Figure 13.Geomorphological map created using a Geographical Information System from remotely sensed images and fieldwork. Note the large moraine in Brandy Bay and the boulder train stretching from Whisky Glacier to Brandy Bay. Note also the large ice-cored moraines dating from Late Holocene readvances of the small cirque glaciers.
Figure 14. Alan Hill samples a large granite boulder for cosmogenic nuclide dating. This boulder was probably emplaced around 18 ka BP, during the Last Glacial Maximum on the Antarctic Peninsula, when glaciers from Trinity Peninsula overwhelmed James Ross Island.
Figure 15. Walking across Hambrey Mesa in search of granite erratics.
Figure 16. Stone shape-roundness and stone lithology counts. 50 stones are measured and identified in each sample.
The second theme was the Holocene dynamics of the glaciers on the Ulu Peninsula. Is the recent rapid retreat part of long-term thinning, or is it entirely out of context throughout the entire Holocene (the last 10,000 years)? It is therefore important to reconstruct the glaciation of the north-eastern Antarctic Peninsula over multiple timescales. Methodologies were similar for this theme, although attention was focussed on a boulder train (Figures 7, 11 and 17) leading from Whisky Glacier to Brandy Bay, and a moraine in Brandy Bay (Figure 13). Cosmogenic nuclide samples, in conjunction with sediment-landform studies, will tell us how and when these landforms developed, and whether they were synchronous with a Mid-Holocene collapse of the Prince Gustav Ice Shelf (approximately 5000 years ago).

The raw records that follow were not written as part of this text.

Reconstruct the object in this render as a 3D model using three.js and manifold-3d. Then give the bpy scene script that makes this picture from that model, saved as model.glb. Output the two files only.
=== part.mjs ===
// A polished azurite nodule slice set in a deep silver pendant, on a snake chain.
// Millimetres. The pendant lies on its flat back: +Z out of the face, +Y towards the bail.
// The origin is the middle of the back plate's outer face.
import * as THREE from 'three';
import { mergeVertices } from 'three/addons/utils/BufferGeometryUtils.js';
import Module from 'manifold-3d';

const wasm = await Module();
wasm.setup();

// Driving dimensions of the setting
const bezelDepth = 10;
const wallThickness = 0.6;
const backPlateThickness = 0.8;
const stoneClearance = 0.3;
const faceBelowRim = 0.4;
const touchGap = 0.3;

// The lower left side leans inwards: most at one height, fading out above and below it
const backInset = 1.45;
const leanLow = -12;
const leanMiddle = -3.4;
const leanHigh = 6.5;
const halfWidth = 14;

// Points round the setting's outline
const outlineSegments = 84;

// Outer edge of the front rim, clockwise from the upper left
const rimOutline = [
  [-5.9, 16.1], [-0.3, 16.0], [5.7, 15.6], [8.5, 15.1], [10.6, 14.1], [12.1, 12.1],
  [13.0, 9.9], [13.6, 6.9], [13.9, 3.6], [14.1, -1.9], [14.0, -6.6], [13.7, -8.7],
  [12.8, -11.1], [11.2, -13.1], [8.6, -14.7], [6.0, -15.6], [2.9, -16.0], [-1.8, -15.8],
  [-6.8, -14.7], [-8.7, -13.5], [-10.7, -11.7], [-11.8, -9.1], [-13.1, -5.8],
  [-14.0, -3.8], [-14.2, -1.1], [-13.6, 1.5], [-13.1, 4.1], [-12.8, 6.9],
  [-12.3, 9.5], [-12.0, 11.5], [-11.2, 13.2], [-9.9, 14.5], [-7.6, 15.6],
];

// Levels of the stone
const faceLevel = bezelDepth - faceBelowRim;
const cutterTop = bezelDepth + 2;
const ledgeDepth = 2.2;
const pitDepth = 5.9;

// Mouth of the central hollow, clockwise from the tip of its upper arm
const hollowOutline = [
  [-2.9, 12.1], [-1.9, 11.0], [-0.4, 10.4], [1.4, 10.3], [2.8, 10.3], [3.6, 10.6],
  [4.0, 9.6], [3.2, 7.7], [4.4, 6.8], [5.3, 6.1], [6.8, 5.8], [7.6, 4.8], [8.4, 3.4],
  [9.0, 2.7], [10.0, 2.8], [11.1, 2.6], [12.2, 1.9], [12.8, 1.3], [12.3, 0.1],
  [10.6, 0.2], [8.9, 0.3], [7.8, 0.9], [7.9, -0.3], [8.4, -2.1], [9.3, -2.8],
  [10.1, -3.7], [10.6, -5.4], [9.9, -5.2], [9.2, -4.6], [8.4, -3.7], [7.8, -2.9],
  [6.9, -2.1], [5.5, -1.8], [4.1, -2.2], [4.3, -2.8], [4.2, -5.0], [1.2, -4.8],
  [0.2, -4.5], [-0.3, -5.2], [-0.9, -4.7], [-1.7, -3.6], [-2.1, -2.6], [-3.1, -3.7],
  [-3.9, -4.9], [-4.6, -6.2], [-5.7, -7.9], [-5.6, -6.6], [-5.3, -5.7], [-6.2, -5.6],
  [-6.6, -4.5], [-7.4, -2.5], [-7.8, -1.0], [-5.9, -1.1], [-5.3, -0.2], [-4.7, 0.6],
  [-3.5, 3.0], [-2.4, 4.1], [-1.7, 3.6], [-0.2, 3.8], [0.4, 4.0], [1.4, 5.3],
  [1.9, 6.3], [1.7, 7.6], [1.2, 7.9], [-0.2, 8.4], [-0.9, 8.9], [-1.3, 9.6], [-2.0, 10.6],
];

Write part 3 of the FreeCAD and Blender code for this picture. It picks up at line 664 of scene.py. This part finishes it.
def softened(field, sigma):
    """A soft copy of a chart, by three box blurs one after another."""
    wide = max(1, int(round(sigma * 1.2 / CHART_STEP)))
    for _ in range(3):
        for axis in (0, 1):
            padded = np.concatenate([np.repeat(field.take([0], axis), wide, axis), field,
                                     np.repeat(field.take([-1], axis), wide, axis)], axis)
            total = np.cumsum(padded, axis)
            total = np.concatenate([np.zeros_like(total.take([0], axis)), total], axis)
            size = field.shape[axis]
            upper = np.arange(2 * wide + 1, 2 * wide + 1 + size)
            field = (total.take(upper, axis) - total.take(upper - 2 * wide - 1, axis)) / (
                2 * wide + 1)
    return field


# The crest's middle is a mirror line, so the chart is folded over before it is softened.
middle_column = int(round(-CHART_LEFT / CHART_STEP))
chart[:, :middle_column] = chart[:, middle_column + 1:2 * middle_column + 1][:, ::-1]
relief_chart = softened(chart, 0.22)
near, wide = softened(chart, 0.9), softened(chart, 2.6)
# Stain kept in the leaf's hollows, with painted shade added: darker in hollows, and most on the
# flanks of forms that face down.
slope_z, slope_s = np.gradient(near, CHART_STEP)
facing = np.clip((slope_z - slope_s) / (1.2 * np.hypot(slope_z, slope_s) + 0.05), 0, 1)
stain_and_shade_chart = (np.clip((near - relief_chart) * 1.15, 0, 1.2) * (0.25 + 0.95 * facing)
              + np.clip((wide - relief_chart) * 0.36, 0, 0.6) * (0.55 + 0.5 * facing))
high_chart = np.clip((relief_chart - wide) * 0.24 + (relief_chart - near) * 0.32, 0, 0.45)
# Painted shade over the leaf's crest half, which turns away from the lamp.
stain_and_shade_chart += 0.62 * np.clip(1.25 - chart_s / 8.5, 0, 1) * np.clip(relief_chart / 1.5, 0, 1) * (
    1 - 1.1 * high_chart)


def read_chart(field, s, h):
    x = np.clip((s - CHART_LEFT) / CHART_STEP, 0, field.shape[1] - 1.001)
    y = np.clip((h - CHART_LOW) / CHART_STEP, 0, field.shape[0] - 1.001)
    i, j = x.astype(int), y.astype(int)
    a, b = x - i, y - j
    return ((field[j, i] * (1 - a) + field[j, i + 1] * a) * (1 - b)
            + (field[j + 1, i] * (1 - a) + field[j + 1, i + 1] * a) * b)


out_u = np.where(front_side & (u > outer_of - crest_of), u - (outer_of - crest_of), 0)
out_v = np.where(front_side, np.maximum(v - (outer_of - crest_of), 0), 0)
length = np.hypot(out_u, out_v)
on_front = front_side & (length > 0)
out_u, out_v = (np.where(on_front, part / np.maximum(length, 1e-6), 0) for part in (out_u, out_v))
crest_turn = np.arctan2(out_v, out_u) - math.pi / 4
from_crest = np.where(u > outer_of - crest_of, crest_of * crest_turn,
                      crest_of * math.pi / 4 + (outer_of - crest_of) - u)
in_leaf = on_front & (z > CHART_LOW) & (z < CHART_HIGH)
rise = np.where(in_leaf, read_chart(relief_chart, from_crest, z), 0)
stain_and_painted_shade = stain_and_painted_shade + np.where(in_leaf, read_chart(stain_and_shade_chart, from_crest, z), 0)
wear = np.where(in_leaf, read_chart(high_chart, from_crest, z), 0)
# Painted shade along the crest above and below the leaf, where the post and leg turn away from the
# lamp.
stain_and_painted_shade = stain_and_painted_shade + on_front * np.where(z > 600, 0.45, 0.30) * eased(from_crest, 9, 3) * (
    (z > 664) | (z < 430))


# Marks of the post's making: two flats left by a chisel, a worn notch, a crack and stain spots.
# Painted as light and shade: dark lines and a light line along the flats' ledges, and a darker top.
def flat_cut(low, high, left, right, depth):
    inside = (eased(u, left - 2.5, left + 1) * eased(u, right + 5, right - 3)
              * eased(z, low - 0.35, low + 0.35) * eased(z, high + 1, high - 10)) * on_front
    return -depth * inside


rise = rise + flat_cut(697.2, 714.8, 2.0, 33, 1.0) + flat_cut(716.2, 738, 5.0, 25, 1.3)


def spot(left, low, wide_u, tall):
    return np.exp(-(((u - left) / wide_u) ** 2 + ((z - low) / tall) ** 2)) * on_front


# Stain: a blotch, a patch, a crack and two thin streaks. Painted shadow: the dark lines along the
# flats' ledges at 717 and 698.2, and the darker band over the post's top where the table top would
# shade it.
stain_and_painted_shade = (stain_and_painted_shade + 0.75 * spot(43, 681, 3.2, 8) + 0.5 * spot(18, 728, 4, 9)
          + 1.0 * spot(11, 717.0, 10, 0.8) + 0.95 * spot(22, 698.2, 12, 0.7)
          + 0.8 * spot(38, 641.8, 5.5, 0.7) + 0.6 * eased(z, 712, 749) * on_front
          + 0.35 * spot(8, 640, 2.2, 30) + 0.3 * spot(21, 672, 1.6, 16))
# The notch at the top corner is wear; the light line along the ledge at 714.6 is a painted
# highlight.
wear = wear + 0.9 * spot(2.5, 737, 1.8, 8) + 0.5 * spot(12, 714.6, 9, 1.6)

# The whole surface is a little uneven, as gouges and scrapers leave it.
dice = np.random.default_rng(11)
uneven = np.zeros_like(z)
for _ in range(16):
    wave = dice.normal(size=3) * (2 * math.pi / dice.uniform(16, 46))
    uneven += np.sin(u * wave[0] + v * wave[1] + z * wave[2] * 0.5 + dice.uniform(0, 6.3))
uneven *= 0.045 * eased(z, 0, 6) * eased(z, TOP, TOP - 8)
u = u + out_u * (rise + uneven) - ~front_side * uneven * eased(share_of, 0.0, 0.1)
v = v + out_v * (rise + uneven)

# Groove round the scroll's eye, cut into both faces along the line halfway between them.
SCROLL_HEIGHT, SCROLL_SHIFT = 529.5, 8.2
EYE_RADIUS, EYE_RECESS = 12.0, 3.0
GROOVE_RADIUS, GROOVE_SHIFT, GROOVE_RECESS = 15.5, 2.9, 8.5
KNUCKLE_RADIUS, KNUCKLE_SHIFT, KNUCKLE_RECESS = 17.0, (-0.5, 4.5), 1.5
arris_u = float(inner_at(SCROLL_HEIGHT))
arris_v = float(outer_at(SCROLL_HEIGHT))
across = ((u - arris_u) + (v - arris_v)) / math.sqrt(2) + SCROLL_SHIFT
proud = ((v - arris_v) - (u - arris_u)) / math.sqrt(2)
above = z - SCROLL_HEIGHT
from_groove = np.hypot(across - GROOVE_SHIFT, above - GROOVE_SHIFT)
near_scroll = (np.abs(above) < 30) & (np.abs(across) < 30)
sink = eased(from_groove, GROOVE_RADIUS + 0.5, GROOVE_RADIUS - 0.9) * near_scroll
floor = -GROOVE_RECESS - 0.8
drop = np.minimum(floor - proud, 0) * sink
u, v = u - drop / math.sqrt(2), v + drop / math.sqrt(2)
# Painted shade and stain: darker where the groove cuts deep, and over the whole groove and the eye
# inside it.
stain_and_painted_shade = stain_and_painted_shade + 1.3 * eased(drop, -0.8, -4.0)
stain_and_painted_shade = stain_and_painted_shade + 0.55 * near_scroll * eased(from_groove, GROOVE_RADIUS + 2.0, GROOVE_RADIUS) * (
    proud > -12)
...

Figure 17. View from Whisky Glacier moraine to Brandy Bay. Note the train of hyaloclastite boulders extending from Whisky Glacier towards the Antarctic Peninsula. Cosmogenic nuclide dating will determine when this readvance took place.
The third theme was the Late Holocene behaviour of small land-terminating glaciers on James Ross Island. The mass balance of these glaciers is determined directly by climate; too much warmth and too little snow, and the glaciers will recede. The large ice-cored moraines (Figures 5, 13 and 18) surrounding these glaciers provide clues as to their former extent, character and behaviour. Cosmogenic nuclide dating of these moraines, combined with detailed structural analysis of the glaciers and the moraines, will tell us when the glaciers reached their Late Holocene maximum.
Figure 18. Scar showing glacier ice in an ice-cored moraine. Note the thin cover of debris.
Figure 19. The small "Unnamed Glacier"; small and cold, with few crevasses but with prominent ice-cored moraines. Note the large basalt boulders on the moraines. In the distance, you can see the flat-topped Mesas, with lentincular clouds above them. In the far distance you can see Trinity Peninsula.
Finally, it is important to document the most recent changes in the glacier extent and behaviour on James Ross Island. This was achieved in two ways. Firstly, glacier surface elevation was measured accurately using a Differential GPS (Figures 19 and 20).
Figure 20. Surveying Triangular Glacier with a Differential GPS.
Figure 21. Surveying "Unnamed Glacier": one of several transects with a Differential GPS. This data can be compared to digital elevation models made from satellite images, so elevation change can be considered over multiple timescales.
Another way in which you can monitor glacier change is by conducting glacier inventories from satellite images. Figure 21 shows the glaciers of Trinity Peninsula, Vega Island, Snow Hill Island and James Ross Island. They have been remotely mapped in the years 1988 (pre-ice shelf collapse), 1997, 2001 and 2009. It is clear that almost all of the glaciers have been retreating throughout this period, with the fastest rates of recession amongst those glaciers that have changed from ice-shelf tributary to tidewater glaciers.
Figure 22. Glacier inventory of the northern Antarctic Peninsula. Note the collapse of the Prince Gustav Ice Shelf in 1995, and the glacier recession in almost all the tidewater and land-terminating glaciers.
More results from all of this work will be posted on this website once it has been completed and published.
Fieldwork: February 2012
In February 2012, Bethan Davies, Mike Hambrey and John Smellie will be heading back to James Ross Island to collect more samples, undertake more cosmogenic nuclide dating, and to continue their work on mid- and Late-Holocene glacier change. This time, they will be logistically supported by the Royal Navy.